Information provided:
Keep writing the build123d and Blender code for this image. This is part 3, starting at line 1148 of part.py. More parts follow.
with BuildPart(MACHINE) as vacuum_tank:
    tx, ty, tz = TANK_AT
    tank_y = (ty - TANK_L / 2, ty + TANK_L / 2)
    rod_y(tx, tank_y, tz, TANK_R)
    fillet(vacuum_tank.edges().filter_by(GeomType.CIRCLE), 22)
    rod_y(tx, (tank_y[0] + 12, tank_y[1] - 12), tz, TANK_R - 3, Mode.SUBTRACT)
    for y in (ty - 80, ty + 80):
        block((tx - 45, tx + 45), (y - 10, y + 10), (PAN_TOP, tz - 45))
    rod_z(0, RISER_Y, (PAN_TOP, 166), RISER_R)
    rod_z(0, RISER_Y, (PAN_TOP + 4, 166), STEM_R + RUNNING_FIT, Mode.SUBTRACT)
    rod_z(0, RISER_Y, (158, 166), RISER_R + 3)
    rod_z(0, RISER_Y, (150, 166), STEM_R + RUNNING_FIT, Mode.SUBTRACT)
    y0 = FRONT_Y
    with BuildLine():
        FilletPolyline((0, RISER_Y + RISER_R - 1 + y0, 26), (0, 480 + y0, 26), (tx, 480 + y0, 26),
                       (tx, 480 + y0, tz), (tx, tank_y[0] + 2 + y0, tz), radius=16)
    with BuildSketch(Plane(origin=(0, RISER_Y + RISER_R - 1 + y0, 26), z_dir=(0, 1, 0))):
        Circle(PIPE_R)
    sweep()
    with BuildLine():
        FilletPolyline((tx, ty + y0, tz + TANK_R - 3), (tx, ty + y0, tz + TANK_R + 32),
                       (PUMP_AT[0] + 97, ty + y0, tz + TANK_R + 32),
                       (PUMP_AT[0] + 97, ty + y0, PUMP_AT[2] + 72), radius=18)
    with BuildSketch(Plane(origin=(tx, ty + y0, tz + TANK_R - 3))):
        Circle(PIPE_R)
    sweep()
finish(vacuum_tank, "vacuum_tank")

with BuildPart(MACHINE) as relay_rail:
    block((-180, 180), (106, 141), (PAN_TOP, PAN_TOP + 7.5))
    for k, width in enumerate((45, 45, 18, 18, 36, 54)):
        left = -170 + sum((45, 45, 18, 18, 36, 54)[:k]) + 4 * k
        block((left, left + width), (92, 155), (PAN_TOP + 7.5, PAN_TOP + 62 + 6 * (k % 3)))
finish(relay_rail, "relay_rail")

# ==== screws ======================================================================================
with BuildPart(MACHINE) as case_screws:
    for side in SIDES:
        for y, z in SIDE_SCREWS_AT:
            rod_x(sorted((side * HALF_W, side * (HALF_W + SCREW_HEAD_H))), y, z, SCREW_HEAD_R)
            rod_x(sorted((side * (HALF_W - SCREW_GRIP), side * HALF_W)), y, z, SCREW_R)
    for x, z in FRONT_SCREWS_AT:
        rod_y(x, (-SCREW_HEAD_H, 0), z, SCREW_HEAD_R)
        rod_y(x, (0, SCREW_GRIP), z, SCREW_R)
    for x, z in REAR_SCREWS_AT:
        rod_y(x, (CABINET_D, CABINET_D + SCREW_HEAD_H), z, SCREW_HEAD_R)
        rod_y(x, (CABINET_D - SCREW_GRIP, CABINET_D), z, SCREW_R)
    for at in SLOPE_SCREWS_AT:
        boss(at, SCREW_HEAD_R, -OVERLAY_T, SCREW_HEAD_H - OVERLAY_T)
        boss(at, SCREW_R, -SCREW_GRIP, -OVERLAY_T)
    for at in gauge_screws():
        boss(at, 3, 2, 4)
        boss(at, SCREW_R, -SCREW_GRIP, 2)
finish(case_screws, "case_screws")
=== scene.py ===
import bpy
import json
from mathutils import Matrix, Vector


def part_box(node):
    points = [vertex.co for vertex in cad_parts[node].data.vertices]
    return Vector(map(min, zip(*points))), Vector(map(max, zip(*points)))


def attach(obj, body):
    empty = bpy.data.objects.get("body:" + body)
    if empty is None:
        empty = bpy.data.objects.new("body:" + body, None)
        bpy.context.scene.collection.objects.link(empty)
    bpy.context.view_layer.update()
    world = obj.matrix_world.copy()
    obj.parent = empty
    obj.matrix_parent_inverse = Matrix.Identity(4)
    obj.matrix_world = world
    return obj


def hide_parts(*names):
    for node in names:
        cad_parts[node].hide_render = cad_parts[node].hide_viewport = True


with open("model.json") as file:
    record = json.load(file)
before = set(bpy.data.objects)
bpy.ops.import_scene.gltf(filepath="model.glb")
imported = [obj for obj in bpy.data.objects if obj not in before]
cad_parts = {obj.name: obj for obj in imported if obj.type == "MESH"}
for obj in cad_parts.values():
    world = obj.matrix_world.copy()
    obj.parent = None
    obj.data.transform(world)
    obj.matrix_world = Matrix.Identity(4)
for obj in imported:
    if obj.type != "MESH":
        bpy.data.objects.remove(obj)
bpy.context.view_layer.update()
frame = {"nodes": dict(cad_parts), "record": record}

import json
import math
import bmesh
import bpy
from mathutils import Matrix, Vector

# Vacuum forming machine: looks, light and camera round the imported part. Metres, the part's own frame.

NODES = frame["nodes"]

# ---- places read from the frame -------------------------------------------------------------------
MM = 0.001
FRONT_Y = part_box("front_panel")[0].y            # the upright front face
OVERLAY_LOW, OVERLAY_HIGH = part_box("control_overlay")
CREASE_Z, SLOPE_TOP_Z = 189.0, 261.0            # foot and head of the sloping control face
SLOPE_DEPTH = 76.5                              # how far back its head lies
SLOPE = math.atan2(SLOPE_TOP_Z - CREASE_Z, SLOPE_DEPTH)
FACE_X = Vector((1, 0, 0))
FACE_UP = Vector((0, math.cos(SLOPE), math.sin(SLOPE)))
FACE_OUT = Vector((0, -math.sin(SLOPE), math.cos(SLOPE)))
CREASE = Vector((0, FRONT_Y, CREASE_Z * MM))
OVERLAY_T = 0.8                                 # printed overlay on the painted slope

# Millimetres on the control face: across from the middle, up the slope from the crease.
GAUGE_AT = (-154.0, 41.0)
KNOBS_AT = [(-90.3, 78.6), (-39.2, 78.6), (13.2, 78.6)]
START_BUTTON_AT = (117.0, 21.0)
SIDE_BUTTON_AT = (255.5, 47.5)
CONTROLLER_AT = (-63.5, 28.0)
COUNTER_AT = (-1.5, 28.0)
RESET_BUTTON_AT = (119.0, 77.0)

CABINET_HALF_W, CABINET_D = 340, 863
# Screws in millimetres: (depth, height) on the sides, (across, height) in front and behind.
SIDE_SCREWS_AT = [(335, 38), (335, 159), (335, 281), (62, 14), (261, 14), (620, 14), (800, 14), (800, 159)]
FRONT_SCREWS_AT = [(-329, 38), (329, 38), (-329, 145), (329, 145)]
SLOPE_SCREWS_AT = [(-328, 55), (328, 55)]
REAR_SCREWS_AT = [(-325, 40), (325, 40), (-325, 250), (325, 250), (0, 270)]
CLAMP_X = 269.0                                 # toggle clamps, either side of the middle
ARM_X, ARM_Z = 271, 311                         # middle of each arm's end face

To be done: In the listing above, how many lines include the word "points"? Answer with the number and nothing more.

Solution to this exercise: 2